The government is unwilling to discourage large corporations from dismissing fixed-term or temporary workers and admonish mega banks for being reluctant to finance SMEs. In addition, the budget plan is entirely inadequate in dealing with worsening labor and small business situations, and lacks any sense of urgency. It only outlines some stopgap measures by using the government’s “buried reserve funds” for social security spending, but adheres to cutbacks in the growth of expenditure by 220 billion yen a year. It also intends to maintain the healthcare insurance system for people aged 75 and older, and shows no sign of remorse over the structural reform policy that has destroyed livelihoods. Leaving an extra-burden of 13 trillion yen a year on the people untouched will not turn the economy around no matter if the government distributes cash handouts to the public with a general election in mind.

The FY 2009 budget plan offers extraordinary deals that benefit large corporations, mega banks, and large asset holders by exempting dividends of overseas subsidiaries from taxation, extending preferential securities tax breaks for three more years, and preparing another 30 trillion yen in public funds to inject capital into banks and buy out bank equity. Furthermore, the government is tripling the budget (from the previous fiscal year) for the U.S. military realignment plan, which has now shifted into high gear. The budget plan takes a clearer stance putting “priority on large corporations” in “subservience to the demand by the United States”.

In addition to issuing an enormous amount of government bonds, the FY 2009 budget plan relies on the “buried reserve funds” for state contributions (2.5 trillion yen) in the basic pension despite the need to permanently secure financial resources for that program. It is an irresponsible budget compilation that virtually pulls the teeth from the government commitment to turn earmarked revenues for road construction into general-purpose funds. It is ultimately aimed at imposing an increase in the consumption tax on the public. The government wants to stipulate in its “interim program” that it needs to enact a law to raise the consumption tax rate in the FY 2010 to take effect in the FY 2011. It is absolutely impermissible to embark on such a tax hike plan.

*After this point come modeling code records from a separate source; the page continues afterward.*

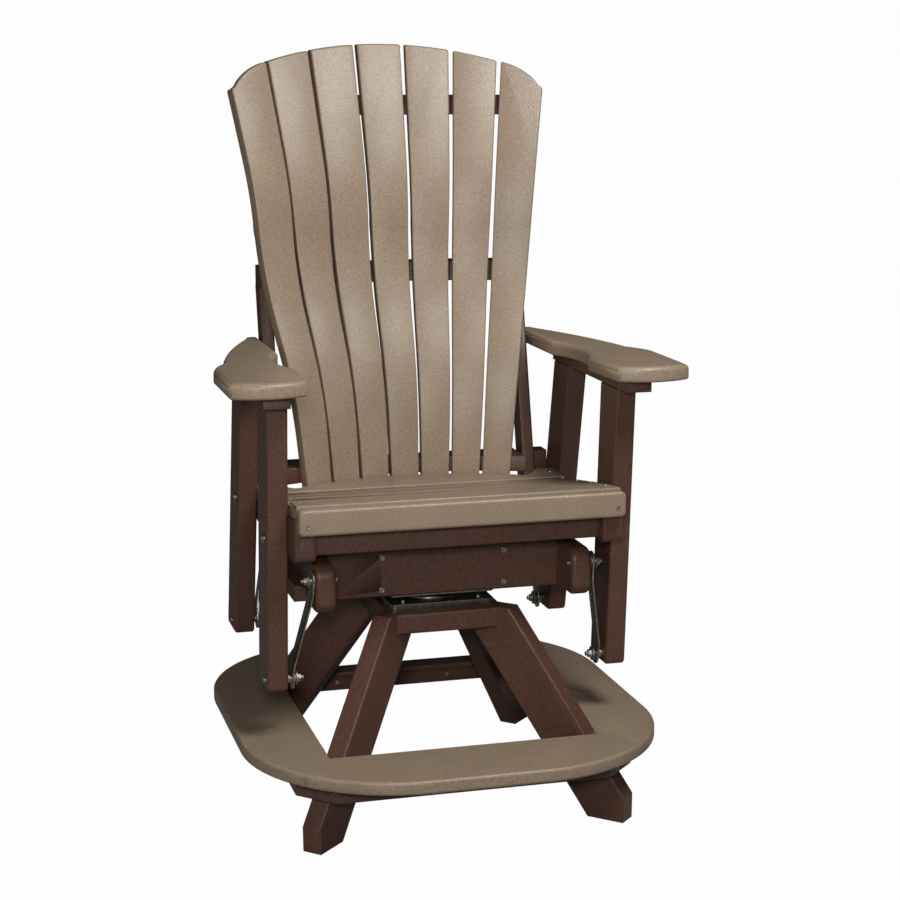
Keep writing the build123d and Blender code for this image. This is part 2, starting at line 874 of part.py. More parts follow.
with BuildPart() as front_board:
    with BuildSketch(Plane.XZ.offset(-seat_back_of_board)):
        with Locations((0, seat_front_top - seat_front_height / 2)):
            RectangleRounded(2 * seat_front_half, seat_front_height, arm_edge)
    extrude(amount=deck)
    fillet(front_board.faces().sort_by(Axis.Y)[0].edges(), deck_edge)
    drill_seat()
finish(front_board, "seat_front_board")


# Back slats: one bent profile, turned in plan and fanned out
def on_bow(radius, chord, back_y, number):
    """Return where the back of a slat stands on a bow, whose front face has the radius."""
    turn = 2 * asin(chord / 2 / radius) * number
    back_radius = radius + deck
    return (back_radius * sin(turn), back_y - back_radius * (1 - cos(turn)))


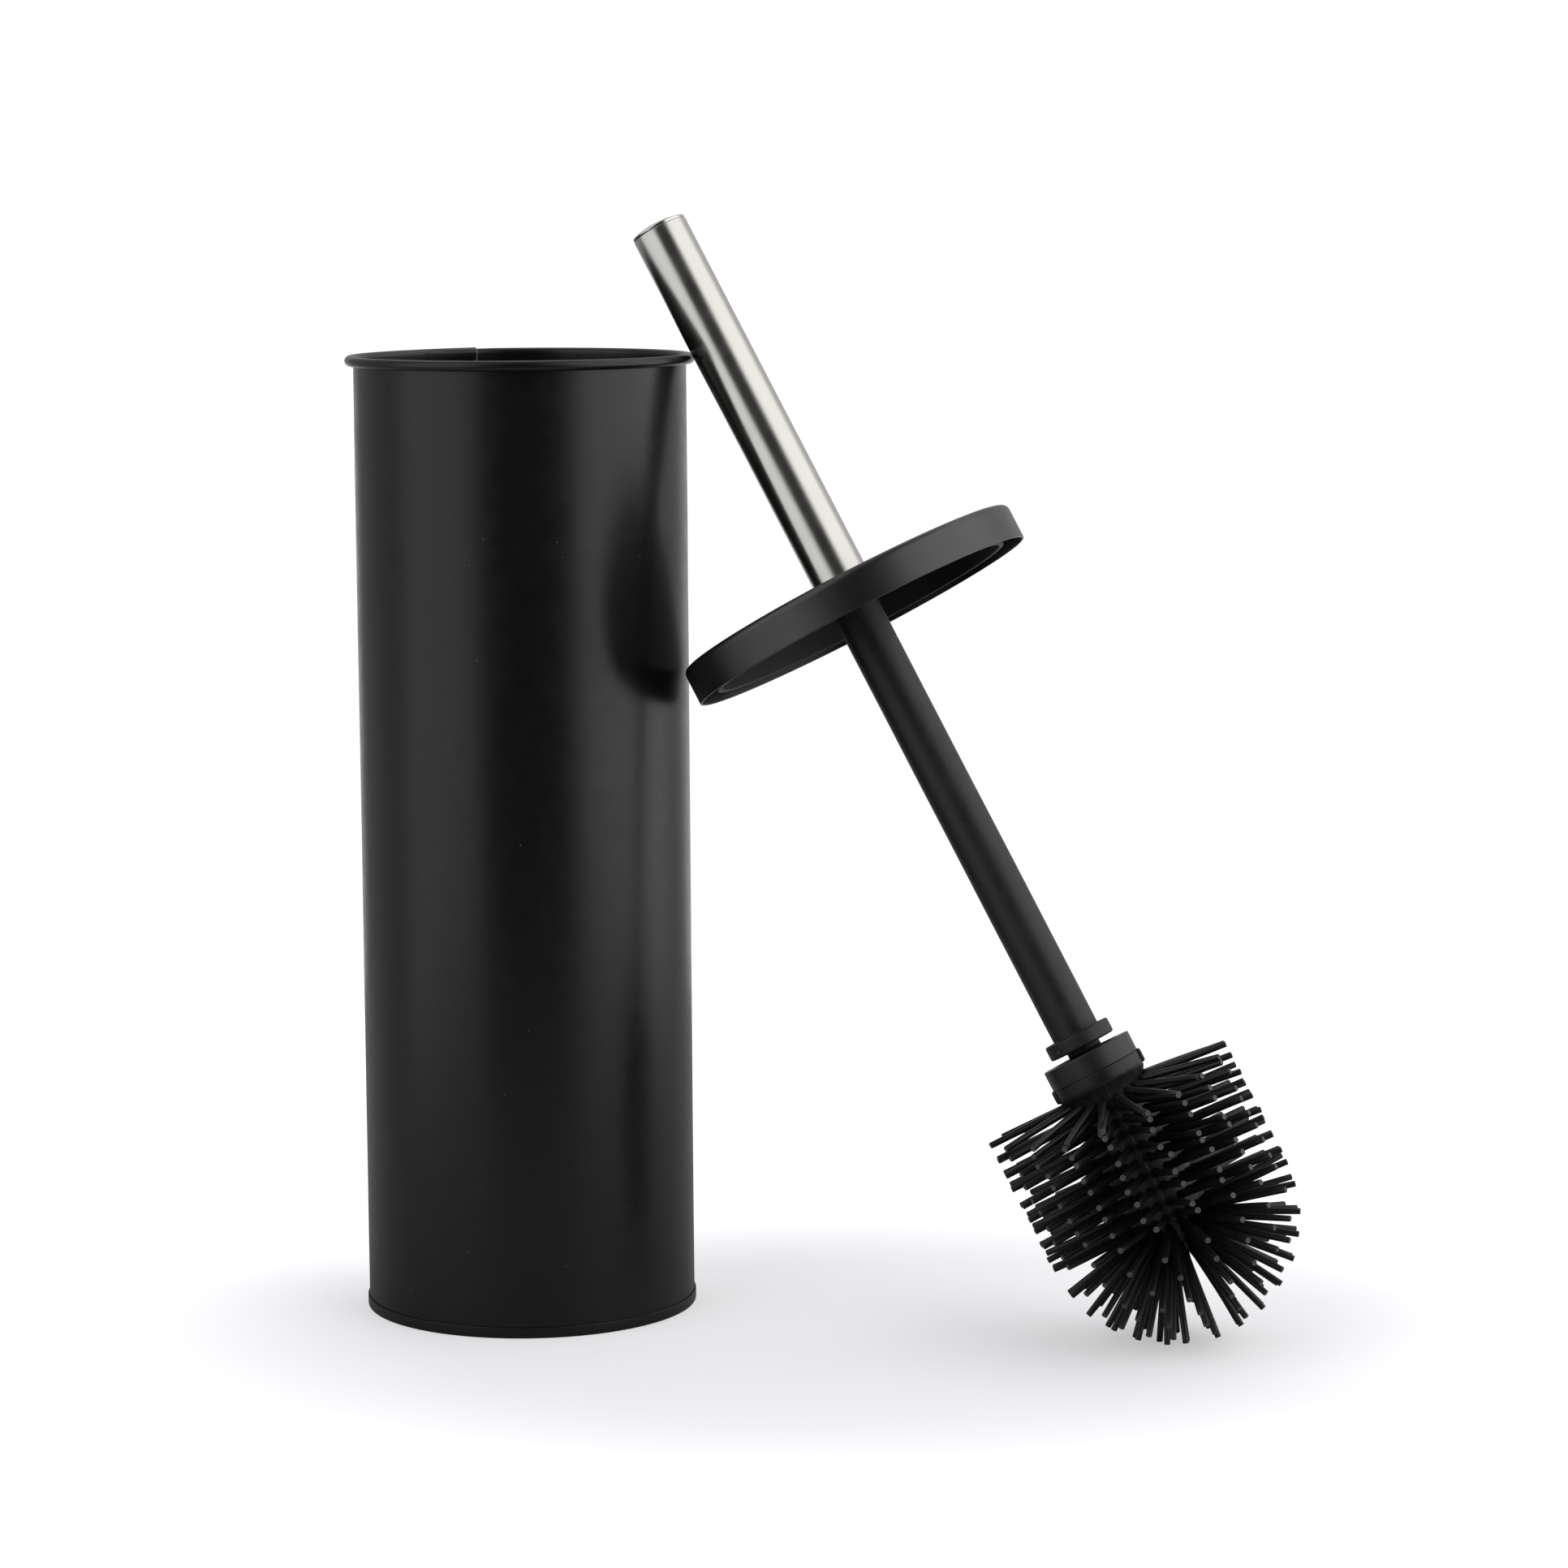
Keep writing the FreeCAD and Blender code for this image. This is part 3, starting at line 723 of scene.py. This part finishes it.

The need now for the budget compilation is, as presented by the JCP “proposal for emergency economic measures”, to prevent the burden of the failure of “casino capitalism” from being shifted onto workers, SMEs, and the general public; support people’s livelihoods; and increase domestic demand instead of depending on foreign demand in order to restructure the Japanese economy. The JCP will make the utmost effort to achieve this end.